Open elanv opened 4 years ago
When creating this operator, I considered defining 2 CRDs, one for clusters, the other for jobs, but then I decided to just use one CRD for both session clusters and job clusters. The reasoning was: 1) I want to keep the usage simple; 2) I thought job cluster is the preferred way of running Flink jobs, session cluster might be eventually deprecated.
But what you said above sounds reasonable to me. Having 2 CRDs will be more flexible. In addition to the reasons you listed, it allows us to add more job types (e.g., Beam) easily.
But for the existing job cluster CRD, do you plan to split it into 2 CRDs or keep it untouched? I feel we should split it, which means we unify the model for session cluster and job cluster.
@functicons Sounds good. I also feel it's better unifying the model.
It would be nice to introduce Flink job CRD as an experimental feature and deprecate job
field of FlinkCluster
gradually or in the next API version.
I think this feature is a major change, so you can start a new API version v1beta2. It doesn't block anything for v1beta1.
There are two motivations for the introduction of a new CRD for Flink job submission.
First, it is the case of operating an application consisting of a number of light Flink jobs. The per-job cluster has the advantage of isolating clusters and resources for each job to protect jobs from failures of another jobs, or to allocate resources cleanly in a multi-tenancy environment. However, inefficient use of resources is a disadvantage when running an application composed of multiple small Flink jobs. When running multiple light Flink jobs, dedicated job managers and task managers should be provided for each job, and the overhead of the JVM and Flink framework itself consumes much more resources than session mode. Isolation at the level of sharing a cluster between closely related jobs also seems reasonable.

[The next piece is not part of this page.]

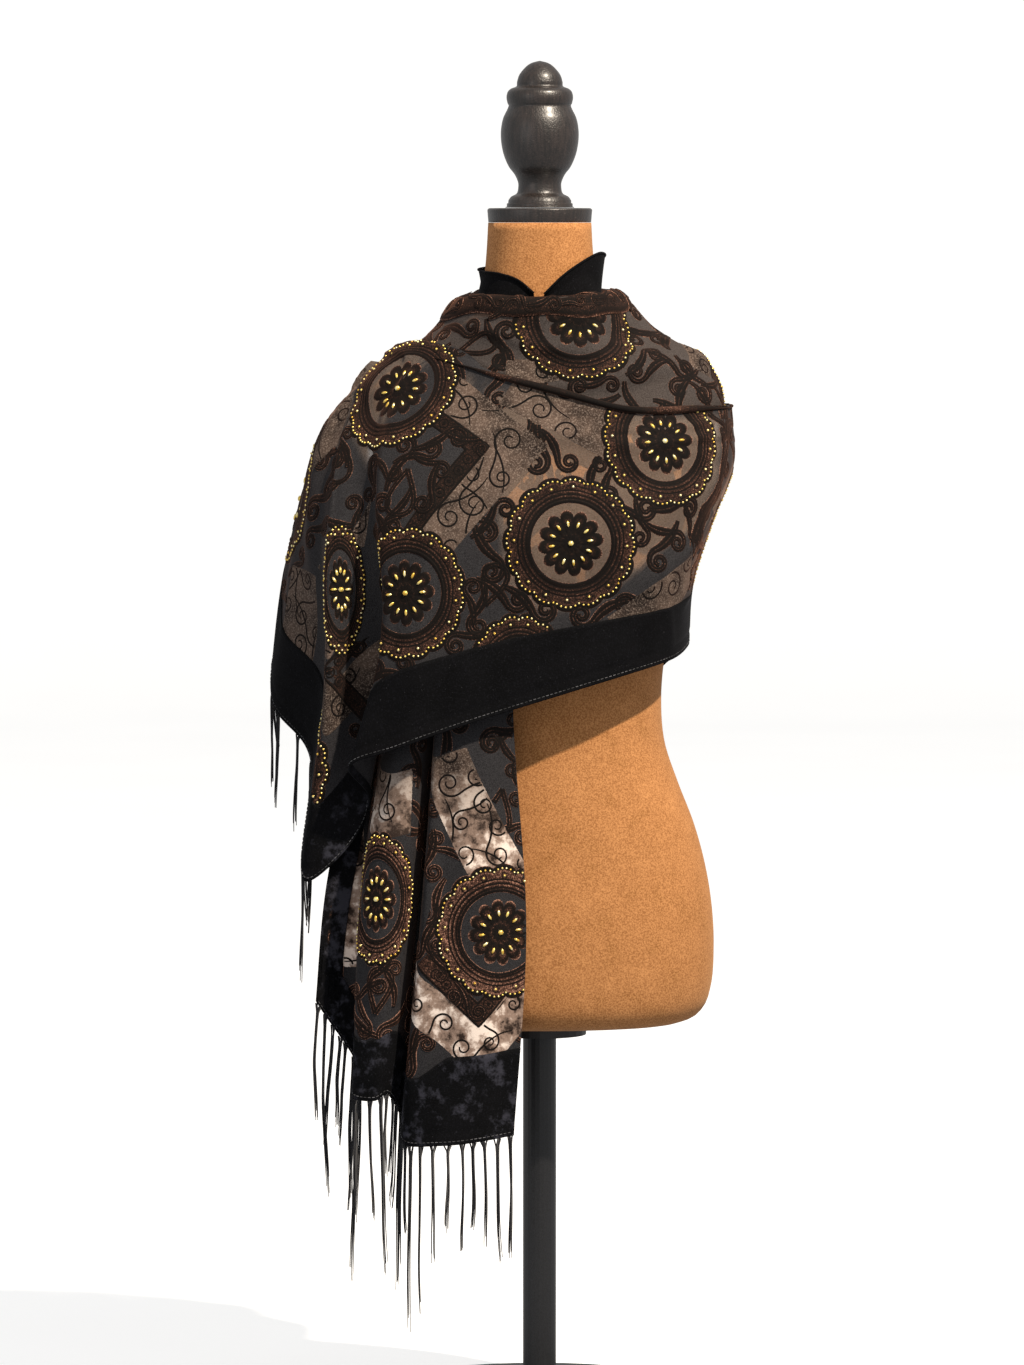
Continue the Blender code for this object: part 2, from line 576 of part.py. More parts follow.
def main():
    for old in list(bpy.data.objects):
        bpy.data.objects.remove(old)
    scene = bpy.context.scene.collection
    collection = bpy.data.collections.new("velvet_shawl_on_dress_form")
    scene.children.link(collection)

    suede = material("suede", (196, 128, 74), 0.85)
    black_wood = material("black_wood", (38, 34, 32), 0.35)
    black_metal = material("black_metal", (22, 22, 24), 0.4)
    velvet = material("velvet", (58, 42, 38), 0.8)
    black_velvet = material("black_velvet", (16, 15, 18), 0.85)
    thread = material("thread", (12, 12, 14), 0.7)

    form = add_form(collection, suede)
    add_stand(collection, black_metal)
    add_neck_cap(collection, black_wood)

    neck_wrap = lay_over(creased(draped(YOKE, 44, 9, closed=True), YOKE_FOLDS), form, SKIN_GAP)
    add_wall("neck_wrap", neck_wrap, NECK_CLOTH, velvet, collection, closed=True)
    yoke = surface(neck_wrap, closed=True)
    collar = lay_over(collar_grid(36, 4), form, COLLAR_GAP)
    add_wall("neck_edge", collar, NECK_CLOTH, black_velvet, collection)

    tail = creased(draped(TAIL, 34, 16), TAIL_FOLDS)
    tail = lay_over(lay_over(tail, form, SKIN_GAP), yoke, LAYER_GAP)
    tail = lay_over(carried_to(tail, neck_wrap[:, 0], SEAM_GAP), form, SKIN_GAP)
    add_wall("hanging_end", tail, CLOTH, velvet, collection)
    add_fringe("fringe_hanging_end", *fringe_line(tail, 0), TAIL_FRINGE, thread, collection)

    wrap = draped(WRAP, 81, 14)
    side = int(np.argmax(wrap[:, 0, 0]))
    back, front = creased(wrap[: side + 1], BACK_FOLDS), creased(wrap[side:], FRONT_FOLDS)
    wrap = np.concatenate([back, front[1:]])
    wrap = tuck_under(wrap, ROLL, ramp(wrap[:, 0, 0], UNROLLED, ROLLED))
    wrap = lay_over(lay_over(wrap, form, WRAP_SKIN_GAP), yoke, YOKE_GAP)
    back, wrap = parted(wrap, side)
    add_wall("back_panel", back, CLOTH, velvet, collection)
    wrap = lay_over(wrap, surface(tail), LAYER_GAP)
    wrap = lay_over(wrap, surface(back), BACK_GAP, wrap[..., 0] < 0)
    split = int(np.argmax(wrap[:, -1, 0] < PANEL_END))
    front, thrown = parted(wrap, split)
    add_wall("front_panel", front, CLOTH, velvet, collection)
    add_wall("thrown_end", thrown, CLOTH, velvet, collection)
    corner = int(np.argmin(thrown[:, -1, 2])) + 1
    add_fringe("fringe_thrown_end", *fringe_line(thrown, corner), END_FRINGE, thread, collection)


main()
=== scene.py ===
# %% [markdown]
# # A burnt-out velvet shawl on a dress form
#
# The shawl is one long rectangle of devoré velvet: a sheer georgette ground with a silk pile, and the
# pile is burnt away with a paste wherever the ground should show. What is left of it stands up as
# medallions, scrolls and bands. Gold beads are sewn along the medallions, all four sides have a plain
# black velvet border, and both short ends a fringe. It is wound round a suede-covered form.
#
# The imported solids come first, as a fixed frame. Every piece below is made in metres in that frame.

# %% The frame
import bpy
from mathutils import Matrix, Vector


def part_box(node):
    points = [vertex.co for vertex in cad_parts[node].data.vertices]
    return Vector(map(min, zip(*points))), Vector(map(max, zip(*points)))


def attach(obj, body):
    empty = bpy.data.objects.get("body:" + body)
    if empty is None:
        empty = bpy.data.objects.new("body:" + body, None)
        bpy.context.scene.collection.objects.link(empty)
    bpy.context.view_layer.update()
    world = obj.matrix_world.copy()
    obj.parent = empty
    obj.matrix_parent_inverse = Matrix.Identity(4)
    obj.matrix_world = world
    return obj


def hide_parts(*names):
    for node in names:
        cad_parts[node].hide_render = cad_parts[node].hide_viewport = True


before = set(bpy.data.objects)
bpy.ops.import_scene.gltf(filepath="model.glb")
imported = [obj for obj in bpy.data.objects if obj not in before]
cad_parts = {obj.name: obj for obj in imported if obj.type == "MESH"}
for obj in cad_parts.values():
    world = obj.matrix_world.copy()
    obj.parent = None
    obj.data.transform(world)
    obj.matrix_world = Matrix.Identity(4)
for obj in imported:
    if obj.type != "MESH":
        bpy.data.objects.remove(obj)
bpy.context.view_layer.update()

import math

import bmesh
import bpy
import numpy as np
from mathutils import Vector
from mathutils.bvhtree import BVHTree

MM = 0.001

# %% [markdown]
# ## Colours and nodes
#
# Paint and dye charts give colours as sRGB hex values, and the shaders work in linear light, so one
# function turns the first into the second. Another one adds a node with its settings and links, and
# all the materials are built with it. A pattern's size is given in millimetres, so its scale is one
# over that size.

# %% Colour and node helpers
def linear(code):
    """An sRGB hex colour, such as #C98F5C, as linear red, green, blue and alpha."""
    parts = [int(code[i:i + 2], 16) / 255 for i in (1, 3, 5)]
    return (*[c / 12.92 if c <= 0.04045 else ((c + 0.055) / 1.055) ** 2.4 for c in parts], 1.0)


def fill(tree, node, **inputs):
    """Fills or links a node's inputs, each named by its label or by n_ and its number. Hex turns linear."""
    for key, value in inputs.items():
        label = key.replace("_", " ")
        socket = node.inputs[int(label[2:]) if label.startswith("n ") else label]
        if isinstance(value, bpy.types.NodeSocket):
            tree.links.new(value, socket)
        else:
            socket.default_value = linear(value) if isinstance(value, str) else value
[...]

There are several alternatives to this, but each has its own weakness.
Although application mode was introduced in Flink 1.11, there is a disadvantage that deployment cannot be controlled for each job composing the Flink application.

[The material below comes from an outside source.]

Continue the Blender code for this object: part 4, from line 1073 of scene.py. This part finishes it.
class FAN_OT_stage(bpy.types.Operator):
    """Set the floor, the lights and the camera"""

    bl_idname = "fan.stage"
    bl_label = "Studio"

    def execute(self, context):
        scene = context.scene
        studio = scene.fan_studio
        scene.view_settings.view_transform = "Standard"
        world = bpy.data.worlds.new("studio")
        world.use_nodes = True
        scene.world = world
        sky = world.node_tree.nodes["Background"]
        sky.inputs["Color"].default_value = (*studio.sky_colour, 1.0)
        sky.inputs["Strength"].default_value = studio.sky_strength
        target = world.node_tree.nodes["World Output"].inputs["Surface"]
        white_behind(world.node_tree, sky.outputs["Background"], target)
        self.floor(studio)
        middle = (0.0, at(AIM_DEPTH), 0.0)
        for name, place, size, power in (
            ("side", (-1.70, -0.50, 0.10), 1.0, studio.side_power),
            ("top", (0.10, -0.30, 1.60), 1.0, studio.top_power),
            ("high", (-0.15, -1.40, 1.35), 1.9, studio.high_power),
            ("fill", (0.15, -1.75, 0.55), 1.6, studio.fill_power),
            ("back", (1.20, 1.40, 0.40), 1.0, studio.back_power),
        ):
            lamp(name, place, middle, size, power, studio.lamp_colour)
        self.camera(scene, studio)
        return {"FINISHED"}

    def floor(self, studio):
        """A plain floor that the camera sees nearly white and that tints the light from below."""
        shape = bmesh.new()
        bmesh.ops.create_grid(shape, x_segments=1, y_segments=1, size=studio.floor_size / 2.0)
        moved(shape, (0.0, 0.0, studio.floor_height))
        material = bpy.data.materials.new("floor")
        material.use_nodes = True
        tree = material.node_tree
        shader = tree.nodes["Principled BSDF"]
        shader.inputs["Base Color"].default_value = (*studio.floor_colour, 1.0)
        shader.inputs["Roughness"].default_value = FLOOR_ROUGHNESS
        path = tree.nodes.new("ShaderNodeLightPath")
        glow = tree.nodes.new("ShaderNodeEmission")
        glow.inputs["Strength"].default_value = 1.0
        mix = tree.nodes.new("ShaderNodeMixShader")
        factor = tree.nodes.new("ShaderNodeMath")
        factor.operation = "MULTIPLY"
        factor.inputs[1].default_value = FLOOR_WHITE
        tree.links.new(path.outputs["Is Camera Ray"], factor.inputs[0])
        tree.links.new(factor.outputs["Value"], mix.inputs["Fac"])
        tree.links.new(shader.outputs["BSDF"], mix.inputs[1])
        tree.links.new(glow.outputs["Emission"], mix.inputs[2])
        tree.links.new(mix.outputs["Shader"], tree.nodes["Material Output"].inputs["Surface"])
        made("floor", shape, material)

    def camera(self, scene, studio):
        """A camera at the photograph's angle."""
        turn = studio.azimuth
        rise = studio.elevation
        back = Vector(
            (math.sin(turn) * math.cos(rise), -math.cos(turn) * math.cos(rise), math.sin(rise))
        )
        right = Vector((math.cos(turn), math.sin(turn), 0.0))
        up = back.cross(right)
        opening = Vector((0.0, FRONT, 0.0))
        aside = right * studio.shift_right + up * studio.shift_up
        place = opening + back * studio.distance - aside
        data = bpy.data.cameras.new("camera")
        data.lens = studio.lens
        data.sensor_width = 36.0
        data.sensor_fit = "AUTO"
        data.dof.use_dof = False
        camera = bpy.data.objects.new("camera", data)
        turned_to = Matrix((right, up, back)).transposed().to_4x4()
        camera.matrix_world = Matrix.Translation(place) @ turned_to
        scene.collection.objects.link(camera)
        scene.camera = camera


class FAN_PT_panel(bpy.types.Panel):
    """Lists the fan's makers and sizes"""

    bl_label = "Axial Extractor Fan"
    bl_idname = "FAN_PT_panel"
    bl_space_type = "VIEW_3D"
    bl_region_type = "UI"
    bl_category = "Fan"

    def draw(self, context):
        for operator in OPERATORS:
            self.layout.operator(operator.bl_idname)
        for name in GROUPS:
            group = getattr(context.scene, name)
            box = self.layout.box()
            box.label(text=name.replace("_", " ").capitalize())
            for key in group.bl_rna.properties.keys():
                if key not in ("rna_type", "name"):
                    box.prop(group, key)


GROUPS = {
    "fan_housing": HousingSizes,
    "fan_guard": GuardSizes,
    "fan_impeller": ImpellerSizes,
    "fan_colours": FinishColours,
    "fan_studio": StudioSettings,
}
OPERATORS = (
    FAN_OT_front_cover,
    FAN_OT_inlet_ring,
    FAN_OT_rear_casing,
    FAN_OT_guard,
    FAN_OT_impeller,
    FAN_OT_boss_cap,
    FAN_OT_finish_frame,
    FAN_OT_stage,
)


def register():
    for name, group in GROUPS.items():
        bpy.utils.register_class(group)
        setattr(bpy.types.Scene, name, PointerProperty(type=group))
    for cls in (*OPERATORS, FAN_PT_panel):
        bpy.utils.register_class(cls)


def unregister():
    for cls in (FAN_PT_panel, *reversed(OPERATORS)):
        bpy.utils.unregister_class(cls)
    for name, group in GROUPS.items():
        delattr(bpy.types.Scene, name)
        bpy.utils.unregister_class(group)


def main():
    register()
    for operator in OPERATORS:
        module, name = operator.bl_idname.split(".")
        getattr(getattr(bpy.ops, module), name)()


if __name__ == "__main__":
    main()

In the case of Flink operator's session cluster mode, it is not possible to utilize the advantages of per-job mode such as various management automation features, declarative configuration and Kubernetes API for Flink job.
Secondly, in Flink's Kubernetes native support, dynamic task manager deployment feature was introduced. Unlike before, the session cluster's size is scaled on-demand when submitting Flink job, therefore session cluster mode becomes much more useful in Kubernetes.